What you have to do: Return the count of lines with the string "joints" in them, and nothing else.
================================
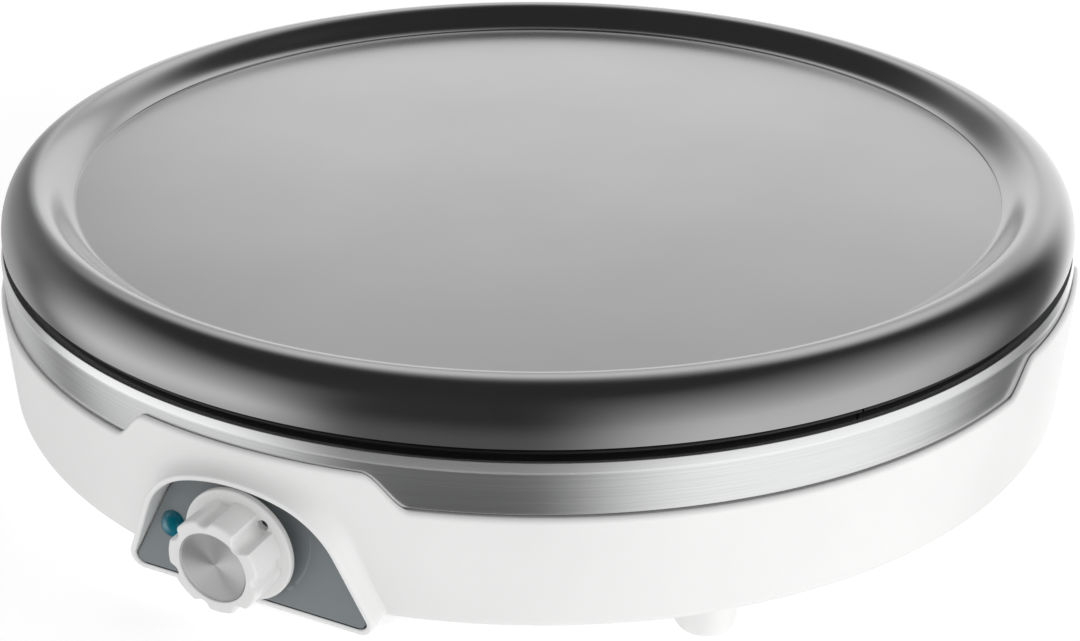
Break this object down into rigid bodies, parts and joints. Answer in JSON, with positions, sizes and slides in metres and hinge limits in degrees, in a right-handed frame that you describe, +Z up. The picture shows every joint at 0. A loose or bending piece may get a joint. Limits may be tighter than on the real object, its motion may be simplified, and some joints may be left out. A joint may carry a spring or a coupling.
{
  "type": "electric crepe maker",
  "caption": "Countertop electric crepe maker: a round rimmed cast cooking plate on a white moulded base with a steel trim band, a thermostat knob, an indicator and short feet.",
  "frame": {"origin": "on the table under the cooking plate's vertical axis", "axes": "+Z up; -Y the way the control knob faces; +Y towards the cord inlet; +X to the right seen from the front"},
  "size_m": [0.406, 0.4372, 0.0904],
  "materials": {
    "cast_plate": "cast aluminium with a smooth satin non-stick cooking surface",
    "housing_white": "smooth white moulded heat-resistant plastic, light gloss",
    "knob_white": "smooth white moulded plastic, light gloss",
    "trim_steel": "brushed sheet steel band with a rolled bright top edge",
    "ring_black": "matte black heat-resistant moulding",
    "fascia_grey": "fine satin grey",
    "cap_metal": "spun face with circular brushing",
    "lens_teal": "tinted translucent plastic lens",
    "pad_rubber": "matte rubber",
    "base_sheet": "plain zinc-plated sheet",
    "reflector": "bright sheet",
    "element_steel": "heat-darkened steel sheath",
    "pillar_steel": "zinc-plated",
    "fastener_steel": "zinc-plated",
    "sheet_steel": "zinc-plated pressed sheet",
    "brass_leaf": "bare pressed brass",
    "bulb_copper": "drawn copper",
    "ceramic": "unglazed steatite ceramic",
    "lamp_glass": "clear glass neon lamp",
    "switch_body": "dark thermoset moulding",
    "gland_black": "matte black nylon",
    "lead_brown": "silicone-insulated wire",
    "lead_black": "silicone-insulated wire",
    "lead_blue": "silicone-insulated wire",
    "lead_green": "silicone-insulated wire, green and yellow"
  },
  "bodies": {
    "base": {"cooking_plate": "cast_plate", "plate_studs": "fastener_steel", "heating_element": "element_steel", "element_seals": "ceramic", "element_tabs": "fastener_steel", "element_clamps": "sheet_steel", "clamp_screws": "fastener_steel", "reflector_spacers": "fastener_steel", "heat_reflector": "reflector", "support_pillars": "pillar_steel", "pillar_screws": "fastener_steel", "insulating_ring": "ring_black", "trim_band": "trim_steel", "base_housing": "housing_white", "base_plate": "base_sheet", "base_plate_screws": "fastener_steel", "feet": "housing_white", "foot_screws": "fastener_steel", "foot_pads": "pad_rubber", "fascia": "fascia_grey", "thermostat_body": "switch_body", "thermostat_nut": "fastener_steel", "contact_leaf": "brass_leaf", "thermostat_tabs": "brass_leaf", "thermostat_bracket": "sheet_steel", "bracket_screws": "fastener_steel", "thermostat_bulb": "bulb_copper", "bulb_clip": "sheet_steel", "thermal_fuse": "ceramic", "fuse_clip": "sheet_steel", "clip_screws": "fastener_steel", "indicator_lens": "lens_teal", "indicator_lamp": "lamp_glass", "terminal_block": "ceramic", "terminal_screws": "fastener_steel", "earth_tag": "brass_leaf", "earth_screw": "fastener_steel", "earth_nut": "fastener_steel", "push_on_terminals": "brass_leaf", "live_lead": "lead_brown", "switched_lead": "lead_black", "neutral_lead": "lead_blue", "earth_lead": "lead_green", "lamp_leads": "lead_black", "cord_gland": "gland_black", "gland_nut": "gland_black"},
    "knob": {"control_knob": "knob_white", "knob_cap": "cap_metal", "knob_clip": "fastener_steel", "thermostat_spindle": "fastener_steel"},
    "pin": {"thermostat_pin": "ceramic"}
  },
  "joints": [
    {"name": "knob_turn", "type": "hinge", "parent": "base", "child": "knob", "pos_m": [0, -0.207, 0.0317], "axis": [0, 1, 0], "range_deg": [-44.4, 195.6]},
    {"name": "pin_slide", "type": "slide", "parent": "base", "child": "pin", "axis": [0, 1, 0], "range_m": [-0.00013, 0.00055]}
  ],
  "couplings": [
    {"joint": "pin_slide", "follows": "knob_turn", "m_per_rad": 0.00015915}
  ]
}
================================
Result of the exercise: 2